Allow me to offer this observation. Immigration attorneys are to non-citizens what criminal defense attorneys are to criminal defendants. Both are in the business of helping those types of clients. 

Immigration attorneys are NOT, by and large, in the business of assisting US citizens who find themselves in this kind of situation because in order for the attorney to aggressively assist you, they may need to take an action that could possibly result in the alien being placed in removal proceedings. And THAT would be very bad for an immigration attorney's business. 

There are two questions you should ask a prospective attorney, in my opinion. First: "Do you believe that coming to this country as an immigrant is a right or a privilege?" If they refuse to answer the question or worse yet answer: "I believe it is or should be a right.", then you might want to consider finding another attorney. 

The LAW, specifically, Title 8 United States Code, Section 1101(a)(20) defines the term 'Lawfully Admitted For Permanent Residence" as "The status accorded to an alien of the PRIVILEGE of residing permanently in the United States as an immigrant, such status not having changed". [emphasis added] That's the law and the word privilege is found right in it. It is supported by over 65 year of American Immigration Jurisprudence. 

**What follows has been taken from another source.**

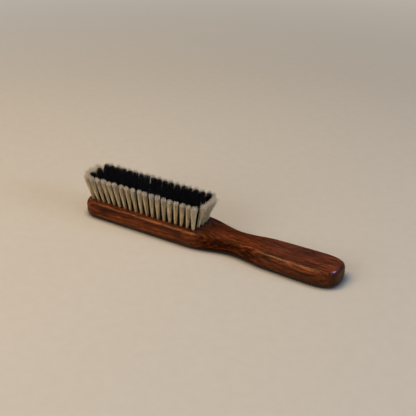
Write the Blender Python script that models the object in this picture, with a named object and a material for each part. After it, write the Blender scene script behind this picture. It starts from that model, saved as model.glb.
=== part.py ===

The other question you should ask any prospective attorney you are seeking to help you is: "Is there anything you won't do in representing me, that could possibly result in my spouse, fiancee, etc. being placed in deportation proceedings?" If they tell you they cannot do anything that could possibly lead to the other party being deported, again, it's possibly time to look for another attorney. 

Rest assured, your spouse or fiancee will be represented by an attorney and that attorney will do whatever they have to in order to ensure his/her client will get what they want, which is, of course, status in the US. 

Also, if an attorney or an advocacy group tells you "All your spouse wants is to get their green card and then move on with their life, why don't you just help them do this", you need to report them to ICE immediately. It's against the law to conspire to commit a crime or defraud the United States and doing what they ask you to do is a crime. See: Title 8 United States Code, Section 1325(c); 18 USC 1001; 18 USC 1546; and 18 USC 371. All of these citations are federal felonies. 


It is imperative you get COMPETENT legal representation. You cannot and should not, represent yourself. The law is complicated and no amount of watching TV shows involving lawyers will help you prepare for what you are about to go through. I can't say this enough times: "GET YOURSELF AN ATTORNEY". Preferably one who is familiar with immigration law but does not practice immigration law. You need a good criminal defense attorney and/or a good and aggressive divorce/annulment attorney. 

My role is to work with you and your attorney as both a technical consultant and an expert witness.